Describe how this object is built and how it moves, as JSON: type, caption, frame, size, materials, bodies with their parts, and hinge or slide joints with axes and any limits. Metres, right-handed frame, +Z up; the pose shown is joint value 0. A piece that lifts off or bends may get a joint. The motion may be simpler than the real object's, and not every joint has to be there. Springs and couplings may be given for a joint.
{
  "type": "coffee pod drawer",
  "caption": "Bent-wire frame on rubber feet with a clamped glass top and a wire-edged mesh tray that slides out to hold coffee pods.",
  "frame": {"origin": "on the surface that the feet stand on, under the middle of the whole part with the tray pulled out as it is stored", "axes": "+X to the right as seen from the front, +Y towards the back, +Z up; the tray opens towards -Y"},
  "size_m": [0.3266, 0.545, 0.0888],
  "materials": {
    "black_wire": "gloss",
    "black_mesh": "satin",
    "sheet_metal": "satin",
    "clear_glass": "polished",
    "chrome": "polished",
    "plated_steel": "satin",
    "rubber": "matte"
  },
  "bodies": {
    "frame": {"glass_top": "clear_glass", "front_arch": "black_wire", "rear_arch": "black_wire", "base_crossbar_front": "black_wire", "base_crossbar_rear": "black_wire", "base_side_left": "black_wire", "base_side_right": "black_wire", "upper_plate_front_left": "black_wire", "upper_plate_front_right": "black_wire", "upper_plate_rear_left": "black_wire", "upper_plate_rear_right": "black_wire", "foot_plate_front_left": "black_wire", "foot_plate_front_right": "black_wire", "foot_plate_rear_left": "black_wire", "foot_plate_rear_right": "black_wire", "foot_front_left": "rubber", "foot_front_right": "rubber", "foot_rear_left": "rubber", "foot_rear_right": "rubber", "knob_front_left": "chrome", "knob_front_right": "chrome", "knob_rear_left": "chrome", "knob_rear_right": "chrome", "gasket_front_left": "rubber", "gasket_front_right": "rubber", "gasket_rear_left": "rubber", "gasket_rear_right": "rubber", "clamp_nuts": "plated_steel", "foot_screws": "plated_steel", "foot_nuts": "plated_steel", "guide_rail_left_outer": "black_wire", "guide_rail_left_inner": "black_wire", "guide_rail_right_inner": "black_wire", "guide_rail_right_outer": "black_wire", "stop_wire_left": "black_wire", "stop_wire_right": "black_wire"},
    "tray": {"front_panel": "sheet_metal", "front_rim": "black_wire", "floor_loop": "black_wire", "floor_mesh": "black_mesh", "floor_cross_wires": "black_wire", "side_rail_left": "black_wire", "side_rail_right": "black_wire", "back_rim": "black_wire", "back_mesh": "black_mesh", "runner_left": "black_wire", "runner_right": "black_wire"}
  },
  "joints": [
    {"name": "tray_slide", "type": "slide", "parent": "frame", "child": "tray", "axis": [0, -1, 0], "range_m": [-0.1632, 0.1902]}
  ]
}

* * *

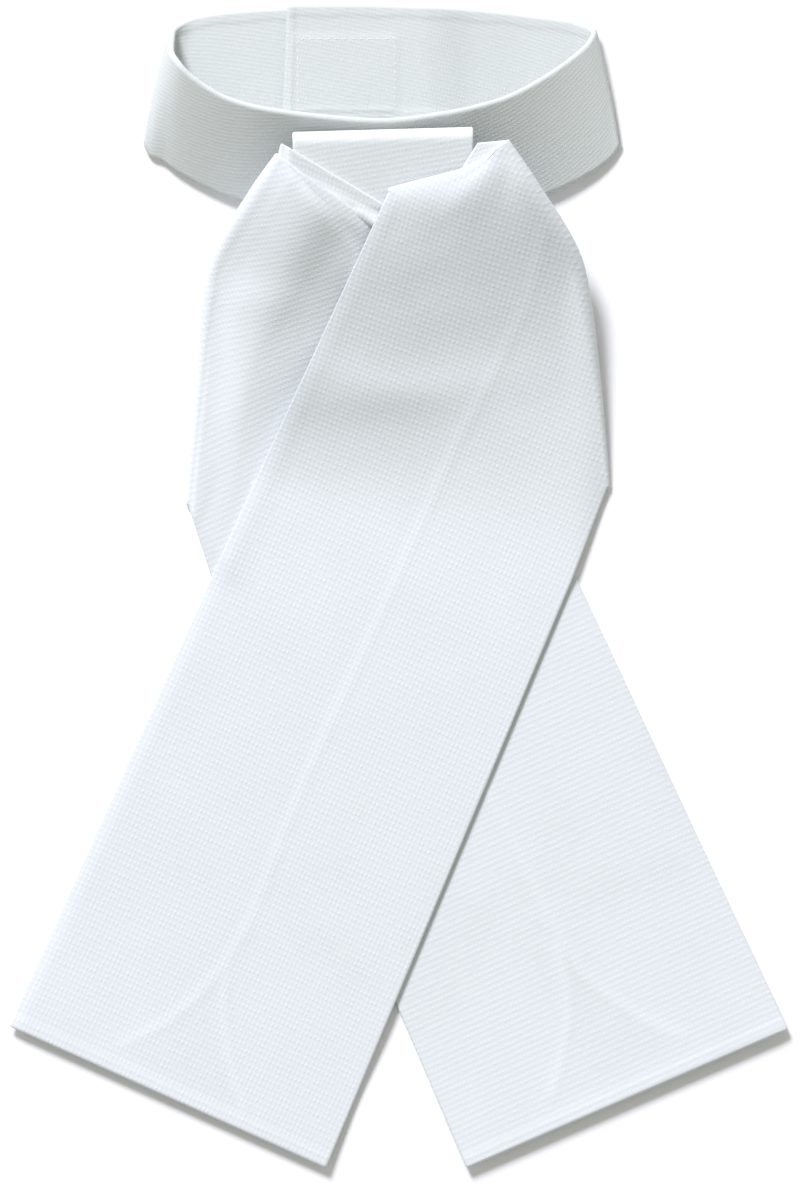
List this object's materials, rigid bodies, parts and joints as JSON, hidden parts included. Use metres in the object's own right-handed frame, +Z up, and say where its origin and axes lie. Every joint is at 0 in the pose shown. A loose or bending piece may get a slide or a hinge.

...

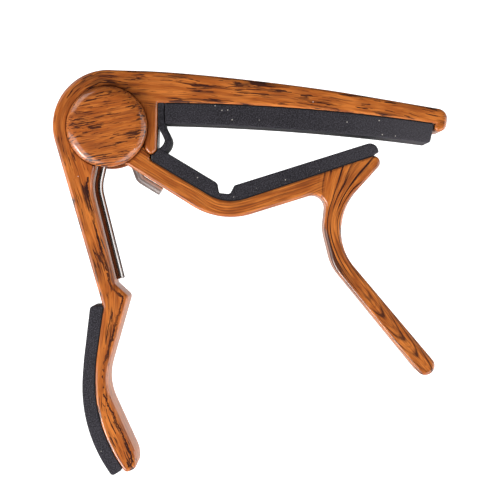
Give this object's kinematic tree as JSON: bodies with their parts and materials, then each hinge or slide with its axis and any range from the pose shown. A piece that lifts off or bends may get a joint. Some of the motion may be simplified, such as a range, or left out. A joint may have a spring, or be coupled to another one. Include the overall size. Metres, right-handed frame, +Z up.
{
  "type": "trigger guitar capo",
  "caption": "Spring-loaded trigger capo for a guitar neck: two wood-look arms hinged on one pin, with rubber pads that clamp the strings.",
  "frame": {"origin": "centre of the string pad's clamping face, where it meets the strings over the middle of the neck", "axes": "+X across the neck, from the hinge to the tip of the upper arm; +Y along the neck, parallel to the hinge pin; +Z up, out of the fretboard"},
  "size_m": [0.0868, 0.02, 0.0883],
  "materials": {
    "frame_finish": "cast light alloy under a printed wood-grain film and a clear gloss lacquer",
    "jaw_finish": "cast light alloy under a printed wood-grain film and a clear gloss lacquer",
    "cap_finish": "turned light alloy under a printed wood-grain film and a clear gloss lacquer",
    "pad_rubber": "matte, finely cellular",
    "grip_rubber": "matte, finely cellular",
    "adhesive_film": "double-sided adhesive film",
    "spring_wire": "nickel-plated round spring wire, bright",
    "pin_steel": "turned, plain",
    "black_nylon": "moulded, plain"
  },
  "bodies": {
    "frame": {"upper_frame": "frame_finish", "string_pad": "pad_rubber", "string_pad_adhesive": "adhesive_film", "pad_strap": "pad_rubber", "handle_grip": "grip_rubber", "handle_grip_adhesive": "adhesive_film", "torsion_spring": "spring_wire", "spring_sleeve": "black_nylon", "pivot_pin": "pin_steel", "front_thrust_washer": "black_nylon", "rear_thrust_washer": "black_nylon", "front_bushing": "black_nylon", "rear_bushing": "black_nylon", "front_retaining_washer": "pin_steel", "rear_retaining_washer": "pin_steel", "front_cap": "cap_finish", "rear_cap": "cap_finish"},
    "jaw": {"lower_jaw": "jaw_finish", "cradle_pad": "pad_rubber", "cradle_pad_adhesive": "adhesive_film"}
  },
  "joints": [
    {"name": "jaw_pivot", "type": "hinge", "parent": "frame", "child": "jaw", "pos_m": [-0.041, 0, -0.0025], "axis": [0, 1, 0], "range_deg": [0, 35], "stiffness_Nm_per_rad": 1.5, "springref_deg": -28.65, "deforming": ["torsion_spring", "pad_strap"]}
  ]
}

What you are asked to do: Look for "lifts" and pull out every line that has it.

Response to this task:
Describe how this object is built and how it moves, as JSON: type, caption, frame, size, materials, bodies with their parts, and hinge or slide joints with axes and any limits. Metres, right-handed frame, +Z up; the pose shown is joint value 0. A piece that lifts off or bends may get a joint. The motion may be simpler than the real object's, and not every joint has to be there. Springs and couplings may be given for a joint.
Give this object's kinematic tree as JSON: bodies with their parts and materials, then each hinge or slide with its axis and any range from the pose shown. A piece that lifts off or bends may get a joint. Some of the motion may be simplified, such as a range, or left out. A joint may have a spring, or be coupled to another one. Include the overall size. Metres, right-handed frame, +Z up.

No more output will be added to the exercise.